* Exercise requirements: Find the line containing "bake_transform(tail_fuzz)" and copy it exactly, along with every line after it up to and including the line containing "thing.rotation_quaternion = (Vector(target)". Copy nothing else.

━━ Given information

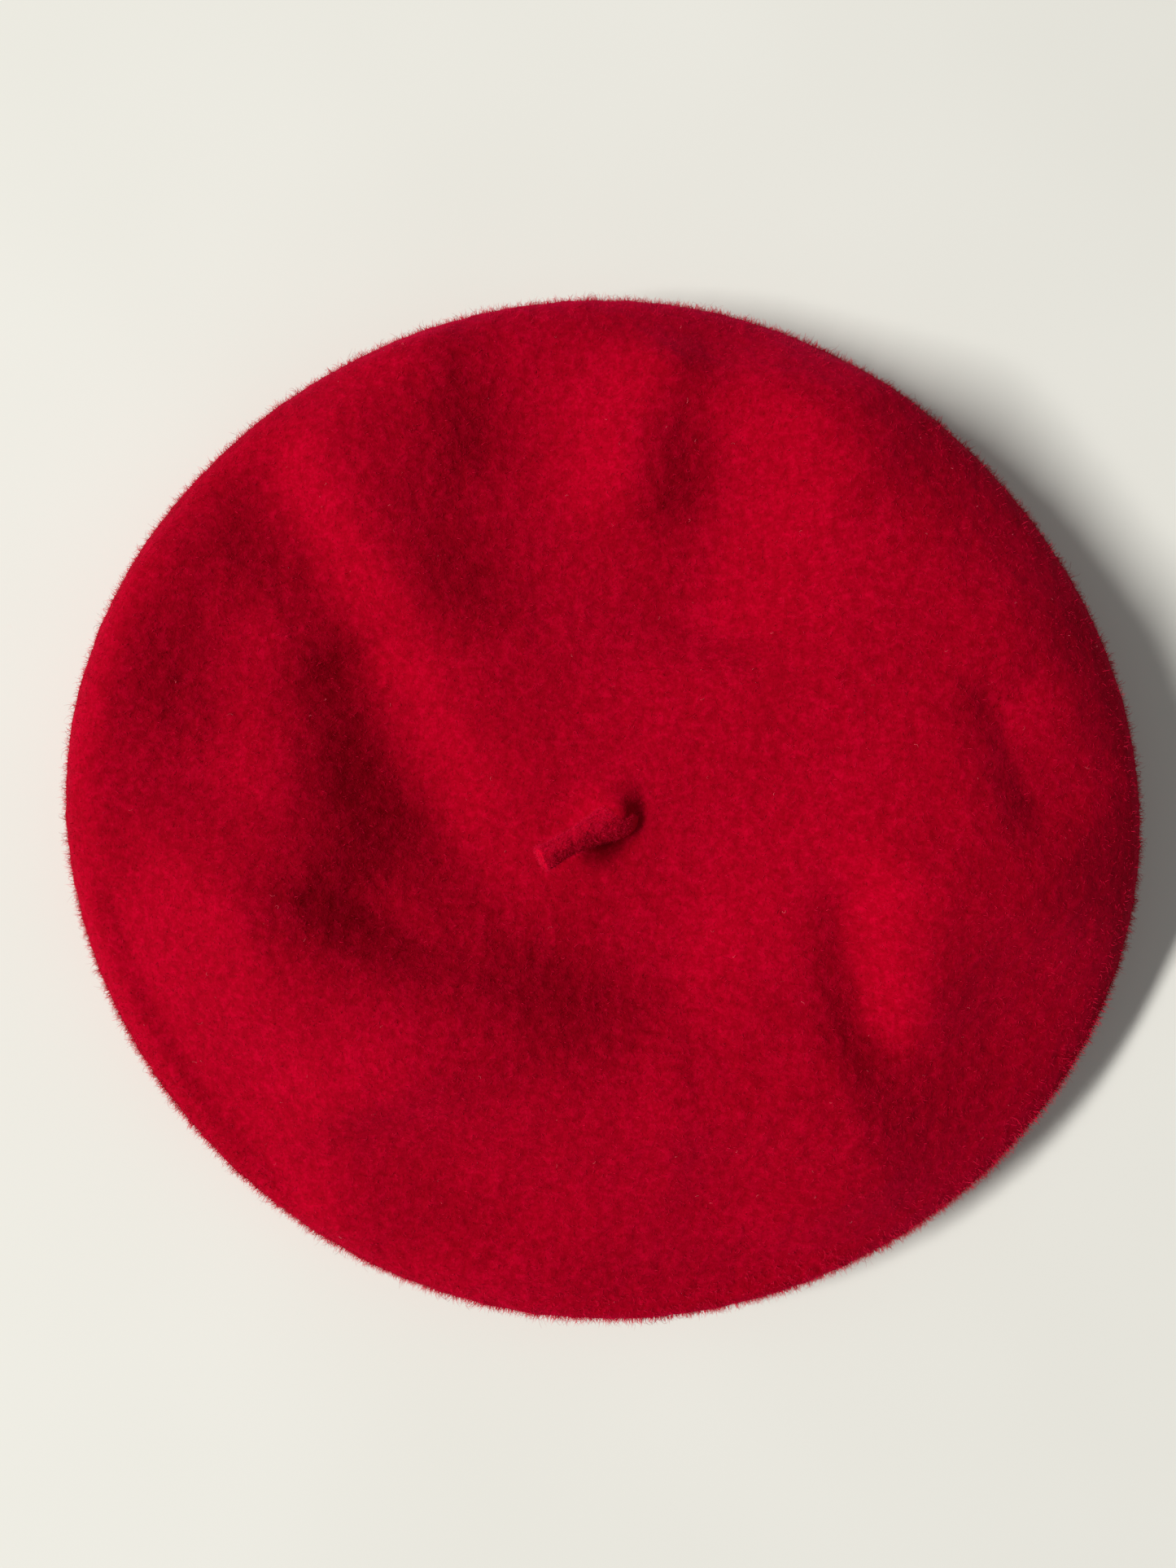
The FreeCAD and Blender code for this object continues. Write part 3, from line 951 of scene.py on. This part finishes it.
def tape_stitches():
    """Six stitches along the tape's sewn edge, at the top of the ribbon's outside."""
    count, spread, length = 6, math.radians(11.4), 1.9
    out = BAND_OUTSIDE + 0.26
    middle = math.atan2(TAPE_WAY[1], TAPE_WAY[0])
    parts = []
    for k in range(count):
        turn = middle + spread * (k / (count - 1) - 0.5)
        path = []
        for share in np.linspace(-1, 1, 7):
            x, y = polar(out - 0.1 * abs(share) ** 4, turn + share * length / 2 / out)
            path.append((x, y, TAPE_PIVOT[2] + 0.5 + 0.05 * share))
        parts.append(twisted_thread(path, 0.24, sides=5))
    return joined(parts)


SATIN = woven_material("satin_tape", rgb(0.68, 0.66, 0.62), rgb(0.84, 0.82, 0.78), 0.5, 0.35, 0.36, 0.3, 0.25)
tape = dressed(mesh_object("satin_tape", *tape_skin(), SATIN), "care_tape", "satin_tape", "care_label")
dressed(mesh_object("tape_stitches", *tape_stitches(), SEWING_THREAD), "beret", "sewing_thread",
        "care_label_stitches")

# Loose wool fibres: a short nap on the crown, a fuzz round the rim and on the stalk, and pale lint


def scattered(skin, count, weight, seed):
    """Points spread over a skin, with its normals there; weight says where they fall thicker."""
    points, triangles = skin
    random = np.random.default_rng(seed)
    a, b, c = (points[triangles[:, k]] for k in range(3))
    normals = np.cross(b - a, c - a)
    area = np.linalg.norm(normals, axis=1)
    chance = area * weight((a + b + c) / 3, normals / np.maximum(area, 1e-12)[:, None])
    chosen = random.choice(len(area), count, p=chance / chance.sum())
    u, v = random.random((2, count, 1))
    u, v = np.where(u + v > 1, 1 - u, u), np.where(u + v > 1, 1 - v, v)
    spots = a[chosen] + u * (b - a)[chosen] + v * (c - a)[chosen]
    return spots, normals[chosen] / area[chosen][:, None]


def unit(vectors):
    return vectors / np.maximum(np.linalg.norm(vectors, axis=1), 1e-9)[:, None]


def fibres(spots, normals, lengths, widths, lift, curl, joints, seed):
    """Closed three-sided tapering hairs. Lift is 0 flat to 1 upright, and curl is how far they bend."""
    random = np.random.default_rng(seed)
    count = len(spots)
    flat = random.normal(size=(count, 3))
    flat = unit(flat - normals * (flat * normals).sum(1)[:, None])
    lift = np.clip(lift * random.uniform(0.5, 1.5, count), 0.02, 1)[:, None]
    way = unit(normals * lift + flat * (1 - lift * 0.75))
    bend = unit(np.cross(way, random.normal(size=(count, 3))))
    bend = unit(bend - normals * np.minimum((bend * normals).sum(1), 0)[:, None] * 1.2)
    angle = (curl * random.uniform(0.3, 1.4, count))[:, None]
    third = np.cross(way, bend)

    def line(turn):
        """The hairs' middles where they have turned that far."""
        return spots - normals * 0.05 + lengths[:, None] * (
            way * np.sin(turn) / angle + bend * (1 - np.cos(turn)) / angle)

    rings = []
    for k in range(joints):
        share = k / joints
        turn = angle * share
        middle = line(turn)
        out = bend * np.cos(turn) - way * np.sin(turn)
        size = widths[:, None] * (1 - 0.65 * share)
        for corner in range(3):
            turned = corner * TURN / 3
            rings.append(middle + (out * math.cos(turned) + third * math.sin(turned)) * size)
    points = np.stack(rings + [line(angle)], axis=1).reshape(-1, 3)
    pattern = [(0, 2, 1)]
    for k in range(joints - 1):
        for corner in range(3):
            a, b = 3 * k + corner, 3 * k + (corner + 1) % 3
            pattern += [(a, b, b + 3), (a, b + 3, a + 3)]
    last = 3 * (joints - 1)
    pattern += [(last + corner, last + (corner + 1) % 3, last + 3) for corner in range(3)]
    size = 3 * joints + 1
    faces = (np.arange(count) * size)[:, None, None] + np.array(pattern)
    return points, faces.reshape(-1, 3)


def fibre_piece(name, skin, count, weight, lengths, width, lift, curl, joints, material, seed):
    """A piece of loose fibres on a skin; weight says where, and lengths are the shortest and longest."""
    random = np.random.default_rng(seed + 100)
    spots, normals = scattered(skin, count, weight, seed)
    long = random.uniform(*lengths, count)
    wide = width * random.uniform(0.7, 1.3, count)
    points, faces = fibres(spots, normals, long, wide, lift, curl, joints, seed)
    points[:, 2] = np.maximum(points[:, 2], 0.02)
    made = mesh_object(name, points, faces, material)
    return made


def on_crown(middle, normals):
    """Everywhere on the outside above the rim's widest line, away from the stalk's root."""
    away = np.hypot(middle[:, 0] - STALK_ROOT[0], middle[:, 1] - STALK_ROOT[1])
    outer = (normals[:, 2] > 0.05) & (middle[:, 2] > EDGE) & (away > 7)
    return np.where(outer & (middle[:, 2] > ceiling(middle[:, 0], middle[:, 1]) + 1.2), 1.0, 0.0)


def on_rim(middle, normals):
    """The rolled rim, thickest at its widest line."""
    angle = np.arctan2(middle[:, 1], middle[:, 0])
    rho = np.hypot(middle[:, 0], middle[:, 1]) / outline(angle) * MEAN
    outward = normals[:, 0] * np.cos(angle) + normals[:, 1] * np.sin(angle)
    near = np.exp(-((middle[:, 2] - EDGE - 1) / 3.5) ** 2) + 0.03
    return np.where((outward > 0.1) & (rho > 131), near, 0.0)


def on_tail(middle, normals):
    """The stalk, where it is clear of its root."""
    return np.where(middle[:, 2] > STALK_PIVOT[2] + 1.5, 1.0, 0.0)


NAP_DEEP = plain_fibre("wool_fibre_deep", rgb(0.34, 0.0004, 0.008))
NAP_BRIGHT = plain_fibre("wool_fibre_bright", rgb(0.70, 0.003, 0.040), 0.5)
NAP_PINK = plain_fibre("wool_fibre_pink", rgb(0.88, 0.16, 0.20), 0.4)

# name, number, where, shortest and longest, half width, lift, curl, joints, material, seed
LOOSE_FIBRES = (
    ("crown_nap_deep", 12000, on_crown, (0.6, 1.7), 0.050, 0.25, 1.6, 2, NAP_DEEP, 11),
    ("crown_nap_bright", 19500, on_crown, (0.5, 1.8), 0.046, 0.30, 1.6, 2, NAP_BRIGHT, 12),
    ("crown_lint", 150, on_crown, (0.4, 2.0), 0.045, 0.35, 3.2, 6, NAP_PINK, 13),
    ("rim_fuzz", 19500, on_rim, (0.9, 3.0), 0.064, 0.95, 1.5, 2, NAP_BRIGHT, 14),
    ("rim_bloom", 19500, on_rim, (0.6, 1.8), 0.060, 0.85, 1.6, 2, NAP_BRIGHT, 17),
    ("rim_long_hairs", 2000, on_rim, (1.6, 4.2), 0.045, 0.95, 3.0, 6, NAP_DEEP, 15),
)
for name, *values in LOOSE_FIBRES:
    piece = fibre_piece(name, FELT_SKIN, *values)
    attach(piece, "beret")

tail_fuzz = fibre_piece("stalk_fuzz", STALK_SKIN, 2600, on_tail, (0.4, 1.3), 0.045, 0.6, 1.8, 2,
                        NAP_BRIGHT, 16)
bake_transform(tail_fuzz)

# The room: floor, light and camera


def aim(thing, place, target):
    """Puts a camera or light at a place, looking at the target, both in metres."""
    thing.location = place
    thing.rotation_mode = "QUATERNION"
    thing.rotation_quaternion = (Vector(target) - Vector(place)).to_track_quat("-Z", "Y")


def direction(azimuth, elevation):
    a, e = math.radians(azimuth), math.radians(elevation)
    return Vector((math.cos(a) * math.cos(e), math.sin(a) * math.cos(e), math.sin(e)))


def make_floor():
    made, tree, shader = new_material("floor", (("Specular IOR Level", 0.2),))
    place = place_node(tree)
    tone = noise_node(tree, place, 160, 2)
    tree.links.new(ramp_node(tree, tone, ((0.3, rgb(0.755, 0.740, 0.671)), (0.7, rgb(0.785, 0.770, 0.703)))),
                   shader.inputs["Base Color"])
    tree.links.new(spread_value(tree, tone, 0.80, 0.90), shader.inputs["Roughness"])
    sides = 96
    edge = [(*polar(FLOOR_RADIUS, TURN * k / sides), 0) for k in range(sides)]
    mesh_object("floor", edge, [tuple(range(sides))], made)


def make_light():
    """A long soft light like a window, low on the left, and a pale room round it."""
    high_end, low_end = (direction(*end) for end in WINDOW_ENDS)
    middle = (high_end + low_end).normalized()
    strip = bpy.data.lights.new("window", "AREA")
    strip.shape = "RECTANGLE"
    strip.energy = WINDOW_ENERGY
    strip.size, strip.size_y = WINDOW_SIZE
    key = bpy.data.objects.new("window", strip)
    bpy.context.scene.collection.objects.link(key)
    along = (low_end - high_end).normalized()
    key.matrix_world = Matrix((along, middle.cross(along), middle)).transposed().to_4x4()
    key.location = middle * WINDOW_DISTANCE
    key.visible_camera = False
    world = bpy.data.worlds.new("room")
    world.use_nodes = True
    background = world.node_tree.nodes["Background"]
    background.inputs["Color"].default_value = rgb(0.96, 0.98, 1.0)
    background.inputs["Strength"].default_value = ROOM_STRENGTH
    bpy.context.scene.world = world
    bpy.context.scene.view_settings.view_transform = "Standard"


def make_camera():
    lens = bpy.data.cameras.new("camera")
    lens.lens, lens.sensor_width = LENS, 36.0
    lens.clip_start, lens.clip_end = 0.01, 20
    camera = bpy.data.objects.new("camera", lens)
    bpy.context.scene.collection.objects.link(camera)
    target = Vector((SEEN_FROM[0], SEEN_FROM[1], EDGE)) * MM
    aim(camera, target + direction(*CAMERA_WAY) * CAMERA_DISTANCE, target)
    bpy.context.scene.camera = camera


make_floor()
make_light()
make_camera()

━━━━

* Solution below:
bake_transform(tail_fuzz)

# The room: floor, light and camera


def aim(thing, place, target):
    """Puts a camera or light at a place, looking at the target, both in metres."""
    thing.location = place
    thing.rotation_mode = "QUATERNION"
    thing.rotation_quaternion = (Vector(target) - Vector(place)).to_track_quat("-Z", "Y")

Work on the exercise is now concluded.